Beshear has regularly made hay of Republicans’ position on exceptions for rape or incest as “too extreme,” but has spoken relatively little of his own position on abortion rights. When pressed, he’s said that he believes Roe, which allowed abortions to take place up until viability which occurs late in the second trimester of pregnancy, got it “generally right.”

“This ultimately should be a rare, but legal procedure. There are reasonable restrictions that could be placed on it. I’ve always been against late-term procedures,” Beshear said last year.

In addition to the ad, the Beshear campaign sent out an email to supporters, signed by Beshear, emphasizing the ad’s main points and noting that Cameron running mate Sen. Robby Mills, R-Henderson, voted against an amendment that would have added the exceptions for rape and incest to the law.

“As attorney general, I worked to get justice for survivors of some of the most heinous crimes imaginable. Kentuckians need to know how extreme and dangerous Daniel Cameron’s views are,” Beshear wrote in the email.

Neither the email nor the ad itself ever says the word “abortion.”

Support for anti-abortion rights cause has long been a winning issue for Republicans in more conservative states like Kentucky, but the GOP’s worse-than-expected performance in 2022 has led many to conclude that the matter is now less politically helpful for Republicans.

In 2022, Kentucky voters rejected a Republican proposal to amend the Kentucky Constitution in a way that would bar courts from interpreting a right to an abortion in the document. The amendment lost by five percentage points.

During that election season, the pro-abortion rights side took the approach of making the amendment a referendum on the state’s trigger ban, which it blasted as too draconian and highlighted its lack of exceptions for rape or incest. Republican House GOP Whip Jason Nemes, R-Louisville, filed a bill to add those exceptions to the ban this past legislative session, but his bill was never assigned to committee.

The commonwealth’s trigger law prohibits all abortion except in medical emergencies that threaten a pregnant person’s life — an arbitrary standard health care providers have decried as not evidence-based. As a result, women needing medically-recommended terminations have been forced to go out of state for that routine medical care. Kentucky’s fetal heartbeat law — also known as a six-week ban — bans abortion after fetal cardiac activity begins, usually around six weeks. Health care providers who perform abortions in violation of these bans can be charged with a felony. Both laws were passed in 2019 during the GOP caucuses’ third term in full control of the state legislature.

Latest on the lawsuit

Planned Parenthood and EMW Women’s Surgical Center sued the state last summer after both laws took effect, arguing their unconstitutionality. After a Jefferson Circuit judge found merit in their case and granted a temporary injunction blocking enforcement of both laws, Cameron vigorously appealed.
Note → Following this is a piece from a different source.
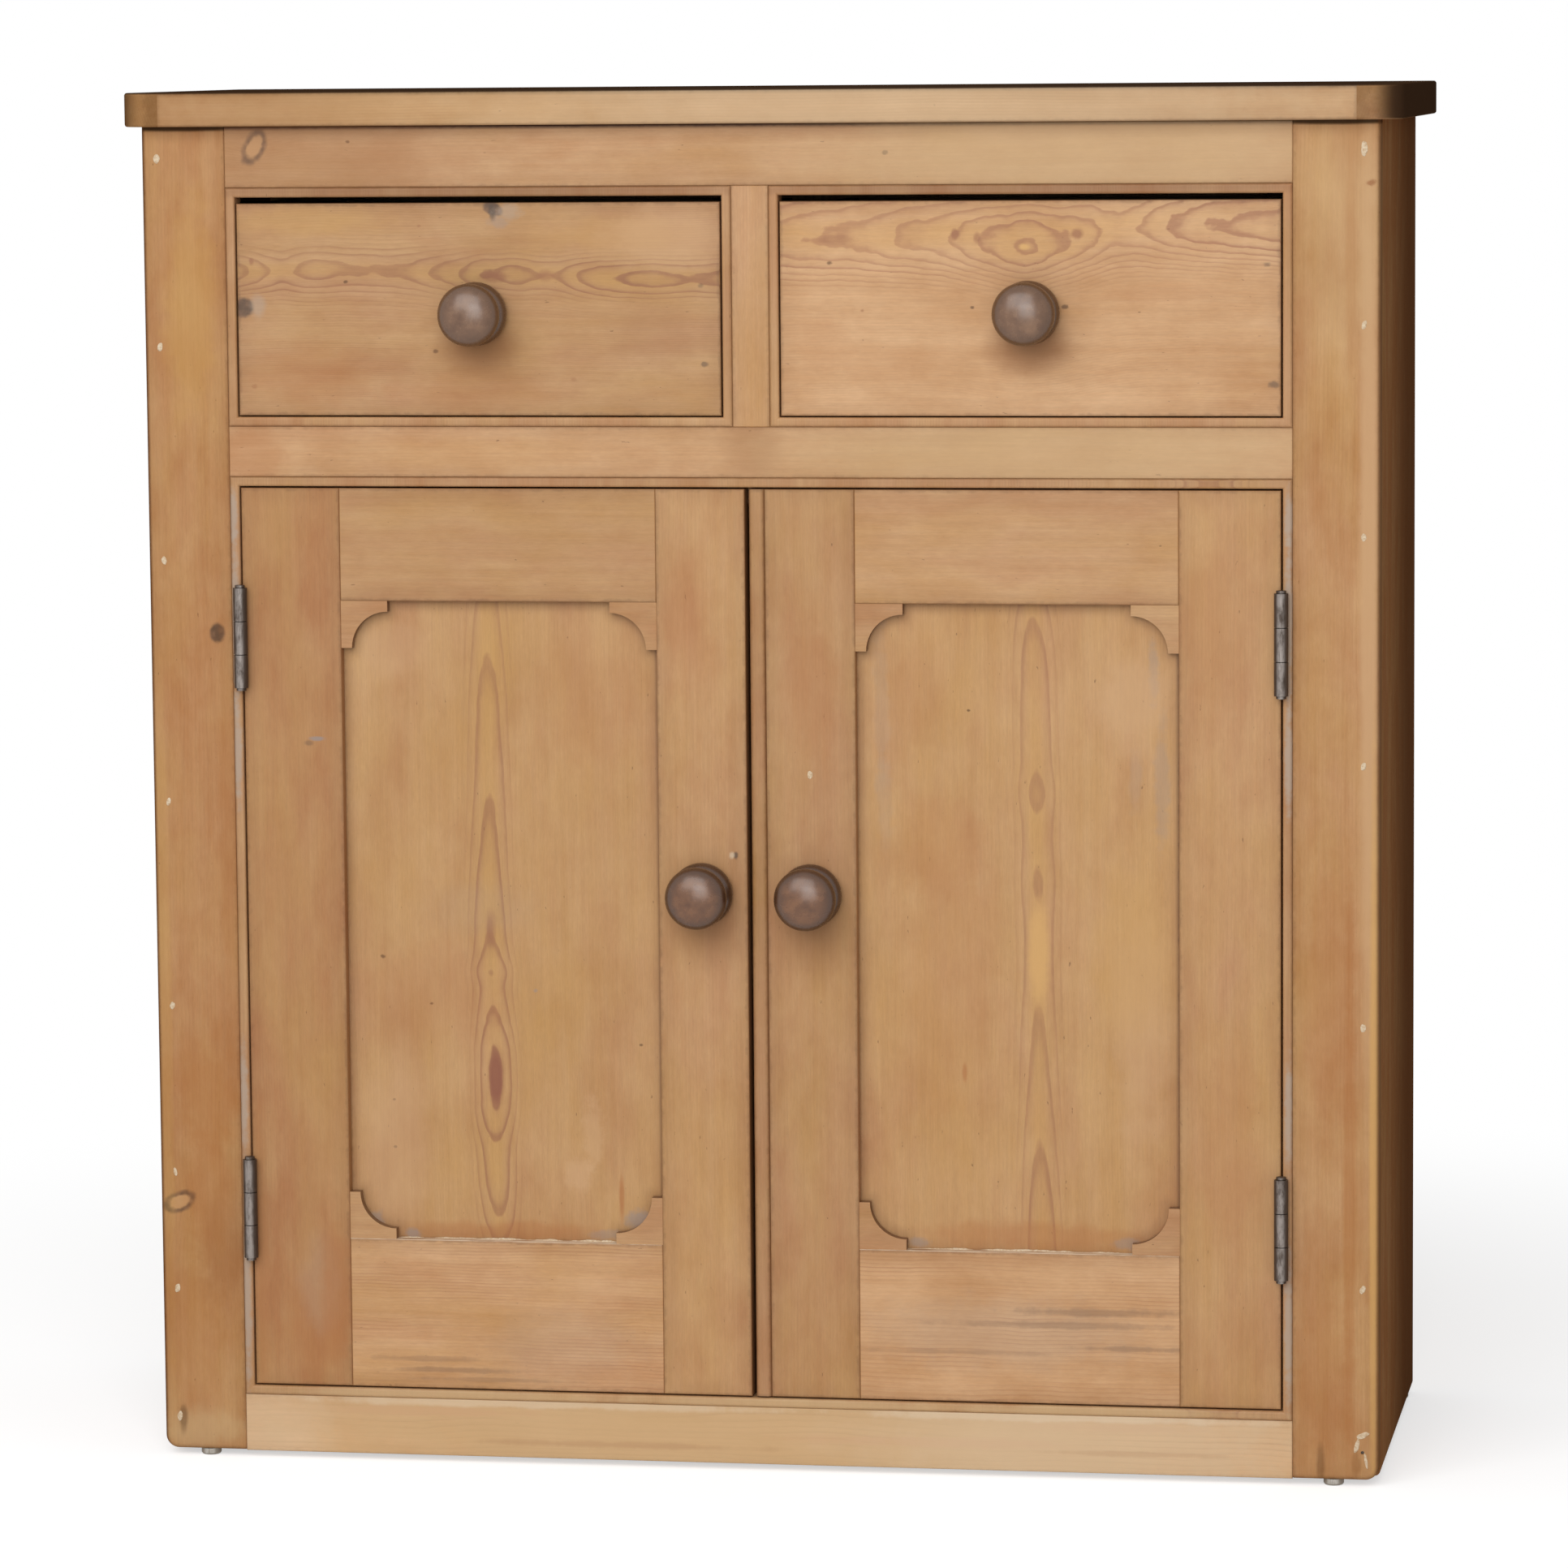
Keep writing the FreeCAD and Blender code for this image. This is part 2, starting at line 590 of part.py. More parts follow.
def turned_knob(label, x, z, board_thickness):
    """A domed bun and a rounded ring with a groove between, spigoted through the board."""
    knob = doc.addObject("PartDesign::Body", label + "_body")
    ring = knob.newObject("PartDesign::AdditiveCylinder", "ring")
    bind(ring, Radius="ring_radius", Height="ring_thickness")
    soften(knob, "ring_thickness / 2 - ring_flat", at_head, also=(at_foot,))
    neck = knob.newObject("PartDesign::AdditiveCylinder", "neck")
    bind(neck, Radius="neck_radius", Height="knob_projection - bun_half_depth")
    bun = knob.newObject("PartDesign::AdditiveEllipsoid", "bun")
    bind(bun, Radius1="bun_half_depth", Radius2="bun_radius", Radius3="bun_radius",
         base_z="knob_projection - bun_half_depth")
    bun.Angle1, bun.Angle2 = -90, 90
    spigot = knob.newObject("PartDesign::AdditiveCylinder", "spigot")
    bind(spigot, Radius="spigot_radius", Height=board_thickness, base_z=f"-({board_thickness})")
    knob.Placement = FreeCAD.Placement(FreeCAD.Vector(), OUTWARD)
    bind(knob, base_x=x, base_y="front_y", base_z=z)
    keep(knob, label)


def knob_hole(x, z, board_thickness):
    """Clearance hole for a knob's spigot, open at both faces of the board."""
    return rod("knob_hole", "spigot_radius + spigot_clearance", f"{board_thickness} + 2 * overcut",
               (x, "front_y - overcut", z), INWARD)


# ---------------------------------------------------------------- drawers

def make_drawer(side):
    """A lapped box with a grooved-in bottom, flush in its beaded opening."""
    name = "drawer_" + SIDE_NAME[side] + "_"
    if side == LEFT:
        low_x, high_x = "-opening_half + drawer_side_gap", "muntin_low - bead_width - drawer_side_gap"
    else:
        low_x, high_x = "muntin_high + bead_width + drawer_side_gap", "opening_half - drawer_side_gap"
    board_back = "front_y + drawer_front_thickness"
    lap_y = f"{board_back} - drawer_lap"
    floor = ((f"{low_x} + drawer_side_thickness - drawer_groove", f"{board_back} - drawer_groove",
              "drawer_floor_low"),
             (f"{high_x} - drawer_side_thickness + drawer_groove", "drawer_back_y", "drawer_floor_high"))
    sides = {"left": (low_x, f"{low_x} + drawer_side_thickness"),
             "right": (f"{high_x} - drawer_side_thickness", high_x)}
    laps = [((first, lap_y, "drawer_low"), (last, board_back, "drawer_side_high"))
            for first, last in sides.values()]
    front = board(name + "front", (low_x, "front_y", "drawer_low"), (high_x, board_back, "drawer_high"),
                  cuts=(*laps, floor))
    soften(front, "arris", at_front)
    x, z = f"({low_x} + {high_x}) / 2", "(drawer_low + drawer_high) / 2 - drawer_knob_drop"
    keep(less(name + "front_bored", front, knob_hole(x, z, "drawer_front_thickness")), name + "front")
    for hand, (first, last) in sides.items():
        keep(board(name + "side_" + hand, (first, lap_y, "drawer_low"),
                   (last, "drawer_back_y", "drawer_side_high"), cuts=(floor,)), name + "side_" + hand)
    keep(board(name + "back", (f"{low_x} + drawer_side_thickness", "drawer_back_y - drawer_back_thickness",
                               "drawer_floor_high"),
               (f"{high_x} - drawer_side_thickness", "drawer_back_y", "drawer_side_high")), name + "back")
    keep(board(name + "bottom", *floor), name + "bottom")
    turned_knob(name + "knob", x, z, "drawer_front_thickness")


# ---------------------------------------------------------------- doors

def make_door(side):
    """Two stiles and two rails round a flat panel with a bracket in each corner."""
    name = "door_" + SIDE_NAME[side] + "_"
    face, back = "front_y", "door_back"
    hang_inner = "door_outer - hanging_stile_width"
    meet_outer = "door_inner + meeting_stile_width"
    if side == LEFT:
        hang = ("-door_outer", f"-({hang_inner})")
        panel_x = (f"-({hang_inner})", "-door_outer + leaf_width - meeting_stile_width")
        meet = (panel_x[1], "-door_outer + leaf_width")
    else:
        hang = (hang_inner, "door_outer")
        panel_x = (meet_outer, hang_inner)
        meet = ("door_inner", meet_outer)
    spans = {"top_rail": ("panel_high", "door_high"), "bottom_rail": ("door_low", "panel_low")}
    bars = {rail: tenons(f"({panel_x[0]})", f"({panel_x[1]})", *span) for rail, span in spans.items()}
    groove = ((f"{panel_x[0]} - panel_groove", "panel_face", "panel_low - panel_groove"),
              (f"{panel_x[1]} + panel_groove", "panel_back", "panel_high + panel_groove"))

    stile = board(name + "hanging_stile", (hang[0], face, "door_low"), (hang[1], back, "door_high"),
                  cuts=(*bars.values(), groove))
    soften(stile, "arris", at_front)
    recessed = less(name + "hanging_recessed", stile, group(name + "recesses", leaf_recesses(side, -side)))
    keep(less(name + "hanging_drilled", recessed, group(name + "holes", hinge_screw_holes(side, -side))),
         name + "hanging_stile")

    stile = board(name + "meeting_stile", (meet[0], face, "door_low"), (meet[1], back, "door_high"),
                  cuts=(*bars.values(), groove))
    soften(stile, "arris", at_front)
    knob_x = f"{meet[1]} - door_knob_inset" if side == LEFT else f"{meet[0]} + door_knob_inset"
    knob_z = "door_low + door_knob_height"
    keep(less(name + "meeting_bored", stile, knob_hole(knob_x, knob_z, "door_thickness")),
         name + "meeting_stile")
    turned_knob(name + "knob", knob_x, knob_z, "door_thickness")

    for rail, (low_z, high_z) in spans.items():
        piece = board(name + rail, (panel_x[0], face, low_z), (panel_x[1], back, high_z),
                      added=(bars[rail],), cuts=(groove,))
        soften(piece, "arris", at_front)
        keep(piece, name + rail)
    keep(board(name + "panel", (f"{panel_x[0]} - panel_edge", "panel_face", "panel_low - panel_edge"),
               (f"{panel_x[1]} + panel_edge", "panel_back", "panel_high + panel_edge")), name + "panel")
    keep(group(name + "bracket_set", spandrel_brackets(name, panel_x)), name + "brackets")
    if side == RIGHT:
        bead = board(name + "meeting_bead", ("door_inner - meeting_bead_width", face, "door_low"),
                     ("door_inner", back, "door_high"))
        soften(bead, "meeting_bead_round", at_front, at_left, also=(at_front, at_right))
        keep(bead, name + "meeting_bead")


def spandrel_brackets(name, panel_x):
    """A square block less a quarter circle in each corner of the panel."""
    radius = "bracket_leg - bracket_end"
    low_y, high_y = "front_y + bracket_setback", "panel_face"
    brackets = []
    for x, x_sign in ((panel_x[0], 1), (panel_x[1], -1)):
        for z, z_sign in (("panel_low", 1), ("panel_high", -1)):
            tip_x, tip_z = f"{x} + {x_sign} * bracket_leg", f"{z} + {z_sign} * bracket_leg"
            low_x, high_x = (x, tip_x) if x_sign > 0 else (tip_x, x)
            low_z, high_z = (z, tip_z) if z_sign > 0 else (tip_z, z)
            bracket = board(name + "bracket", (low_x, low_y, low_z), (high_x, high_y, high_z))
            bore = bracket.newObject("PartDesign::SubtractiveCylinder", "sweep")
            bore.Placement = FreeCAD.Placement(FreeCAD.Vector(), INWARD)
            bind(bore, Radius=radius, Height="panel_face - front_y + 2 * overcut", base_x=tip_x,
                 base_y="front_y - overcut", base_z=tip_z)
            brackets.append(bracket)
    return brackets


# ---------------------------------------------------------------- hinges

def hinge_heights():
    return ("door_low + lower_hinge_rise", "door_high - upper_hinge_drop")


def leaf_span(side, wall):
    """Low and high x of a closed leaf; wall says which way the wood lies from the gap."""
    centre = f"{side} * pin_x"
    near, far = "leaf_gap / 2", "leaf_gap / 2 + leaf_thickness"
    if wall == RIGHT:
        return f"{centre} + {near}", f"{centre} + {far}"
    return f"{centre} - ({far})", f"{centre} - ({near})"


def hinge_screws(side, wall, extra="0"):
    """Countersunk screws through one hand of leaves into the wood beside the gap."""
    low_x, high_x = leaf_span(side, wall)
    start = low_x if wall == RIGHT else high_x
    screws = []
    for height in hinge_heights():
        for step in (-1, 0, 1):
            z = f"{height} + {step} * screw_pitch"
            y = "(front_y + leaf_back) / 2"
            head = doc.addObject("Part::Cone", "screw_head")
            head.Placement = FreeCAD.Placement(FreeCAD.Vector(), SIDEWAYS[wall])
            bind(head, Radius1=f"screw_head_radius + {extra}", Radius2=f"screw_radius + {extra}",
                 Height="leaf_thickness", base_x=start, base_y=y, base_z=z)
            shank = rod("screw_shank", f"screw_radius + {extra}", f"screw_length + {extra}",
                        (start, y, z), SIDEWAYS[wall])
            screws.append(fused("screw", [head, shank]))
    return screws


def hinge_screw_holes(side, wall):
    return hinge_screws(side, wall, "screw_clearance")


def leaf_recesses(side, wall):
    """Shallow mortises that the leaves are let into, open to the gap."""
    low_x, high_x = leaf_span(side, wall)
    recesses = []
    for height in hinge_heights():
        recess = doc.addObject("Part::Box", "leaf_recess")
        span_box(recess, (low_x, "front_y - bead_proud - overcut", f"{height} - hinge_length / 2"),
                 (high_x, "leaf_back", f"{height} + hinge_length / 2"))
        recesses.append(recess)
    return recesses


def hinge_leaf(name, side, wall, height, knuckles):
    """A leaf with its knuckles; knuckles are counted upwards from 0 to 2."""
    low_x, high_x = leaf_span(side, wall)
    low_z = f"{height} - hinge_length / 2"
    leaf = board(name, (low_x, "front_y", low_z), (high_x, "leaf_back", f"{height} + hinge_length / 2"))
    for number in knuckles:
        foot = f"{low_z} + {number} * knuckle_pitch + {number and 'knuckle_gap / 2' or '0'}"
        head = f"{low_z} + {number + 1} * knuckle_pitch - {'knuckle_gap / 2' if number < 2 else '0'}"
        block(leaf, (low_x, "pin_y", foot), (high_x, "leaf_back", head))
        knuckle = leaf.newObject("PartDesign::AdditiveCylinder", "knuckle")
        bind(knuckle, Radius="knuckle_radius", Height=f"{head} - ({foot})",
             base_x=f"{side} * pin_x", base_y="pin_y", base_z=foot)
    bore = leaf.newObject("PartDesign::SubtractiveCylinder", "bore")
    bind(bore, Radius="pin_radius + pin_clearance", Height="hinge_length + 2 * overcut",
         base_x=f"{side} * pin_x", base_y="pin_y", base_z=f"{low_z} - overcut")
    return leaf


def hinge_pin(side, height):
    """A pin with a small head at each end, just clear of the end knuckles."""
    x, low_z = f"{side} * pin_x", f"{height} - hinge_length / 2"
    shaft = rod("pin_shaft", "pin_radius", "hinge_length + 2 * pin_overrun",
                (x, "pin_y", f"{low_z} - pin_overrun"), UPRIGHT)
    heads = [rod("pin_head", "pin_head_radius", "pin_overrun - knuckle_gap / 2", (x, "pin_y", z), UPRIGHT)
             for z in (f"{low_z} - pin_overrun", f"{low_z} + hinge_length + knuckle_gap / 2")]
    return fused("hinge_pin", [shaft, *heads])


def make_hinges():
    frame_leaves, pins, frame_screws = [], [], []
    for side in (LEFT, RIGHT):
        hand = SIDE_NAME[side]
        for height in hinge_heights():
            frame_leaves.append(hinge_leaf("frame_leaf", side, side, height, (0, 2)))
            pins.append(hinge_pin(side, height))
        frame_screws += hinge_screws(side, side)
        door_leaves = [hinge_leaf("door_leaf", side, -side, height, (1,)) for height in hinge_heights()]
        countersunk = less("leaves_cut_" + hand, group("leaves_" + hand, door_leaves),
                           group("leaf_holes_" + hand, hinge_screw_holes(side, -side)))
        keep(countersunk, f"door_{hand}_hinge_leaves")
        keep(group("door_screws_" + hand, hinge_screws(side, -side)), f"door_{hand}_hinge_screws")
    holes = [hole for side in (LEFT, RIGHT) for hole in hinge_screw_holes(side, side)]
    countersunk = less("frame_leaves_cut", group("frame_leaf_set", frame_leaves),
                       group("frame_leaf_holes", holes))
    keep(countersunk, "frame_hinge_leaves")
    keep(group("pin_set", pins), "hinge_pins")
    keep(group("frame_screw_set", frame_screws), "frame_hinge_screws")


# ---------------------------------------------------------------- the whole piece

def check_and_write():
    """Stop on any failed feature or bad solid, then write one file for each node."""
    doc.recompute()
    failed = [thing.Label for thing in doc.Objects
              if "Invalid" in thing.State or "Error" in thing.State]
    if failed:
        raise RuntimeError("features failed: " + ", ".join(failed))
    for node in nodes:
        if node.Shape.isNull() or not node.Shape.isValid() or not node.Shape.Solids:
            raise RuntimeError("bad solid: " + node.Label)
    os.makedirs("parts", exist_ok=True)
    for node in nodes:
        node.Shape.exportStep(f"parts/{node.Label}.step")
    print(len(nodes), "nodes written")


fill_sheet()
make_top()
make_sides_and_stiles()
make_rails()
make_beads()
make_back()
make_floor_and_shelf()
make_runners()
make_glides()
make_hinges()
for hand in (LEFT, RIGHT):
    make_drawer(hand)
for hand in (LEFT, RIGHT):
    make_door(hand)
check_and_write()
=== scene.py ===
import math
import random

import bmesh
import bpy
from mathutils import Matrix, Vector


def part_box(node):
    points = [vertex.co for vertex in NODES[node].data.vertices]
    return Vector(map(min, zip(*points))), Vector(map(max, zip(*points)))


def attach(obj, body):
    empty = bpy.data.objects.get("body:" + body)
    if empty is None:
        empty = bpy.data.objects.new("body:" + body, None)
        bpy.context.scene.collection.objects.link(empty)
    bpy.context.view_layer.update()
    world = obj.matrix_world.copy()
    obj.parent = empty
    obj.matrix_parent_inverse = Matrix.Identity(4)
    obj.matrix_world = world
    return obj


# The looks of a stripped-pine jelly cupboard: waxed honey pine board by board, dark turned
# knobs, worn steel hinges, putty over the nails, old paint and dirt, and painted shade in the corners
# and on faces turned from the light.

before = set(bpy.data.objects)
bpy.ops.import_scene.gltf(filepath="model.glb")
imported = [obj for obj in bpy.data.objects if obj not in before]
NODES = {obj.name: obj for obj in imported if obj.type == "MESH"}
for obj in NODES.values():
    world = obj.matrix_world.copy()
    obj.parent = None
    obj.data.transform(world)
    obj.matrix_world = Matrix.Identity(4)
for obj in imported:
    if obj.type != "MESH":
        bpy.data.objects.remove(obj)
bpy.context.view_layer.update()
MM = 0.001

# -------------------------------- colours


def srgb(red, green, blue):
    """Linear colour of an 8-bit screen colour."""
    def linear(level):
        level /= 255
        return level / 12.92 if level <= 0.04045 else ((level + 0.055) / 1.055) ** 2.4
    return (linear(red), linear(green), linear(blue), 1)


PALE = srgb(206, 165, 124)
CREAM = srgb(204, 172, 128)
HONEY = srgb(180, 133, 88)
YELLOW = srgb(200, 154, 90)
RED = srgb(172, 110, 62)
LATE = srgb(158, 108, 74)
FLAME = srgb(150, 98, 72)
KNOT = srgb(84, 70, 60)
KNOT_RIM = srgb(118, 92, 74)
KNOT_EYE = srgb(204, 160, 114)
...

The “alleged harm here — an infringement on the right to abortion — is nonexistent,” Cameron wrote in his appeal last year.

After the Kentucky Court of Appeals granted his appeal, reversing that lower court’s injunction, the case made its way to the Kentucky Supreme Court. In February, the high court in a split decision declined to reinstate the injunction, which kept both bans in place. A majority of justices said both providers lacked necessary constitutional standing to sue on behalf of patients directly impacted by both bans; abortion providers needed to demonstrate concrete examples of harm — “genuine obstacle or hindrance” — the laws caused their patients.

This standard means abortion providers must bring forward women who are actively pregnant, in need of an abortion, and actively being denied that care — a short window lasting days or weeks. Because it’s a uniquely challenging standard to meet for a number of factors, Planned Parenthood and EMW asked a judge to dismiss their lawsuit in June but vowed to bring a new case once they found necessary plaintiffs.

The primary question brought by the initial lawsuit — does the Kentucky constitution protect an individual’s right to access abortion — has still yet to be answered.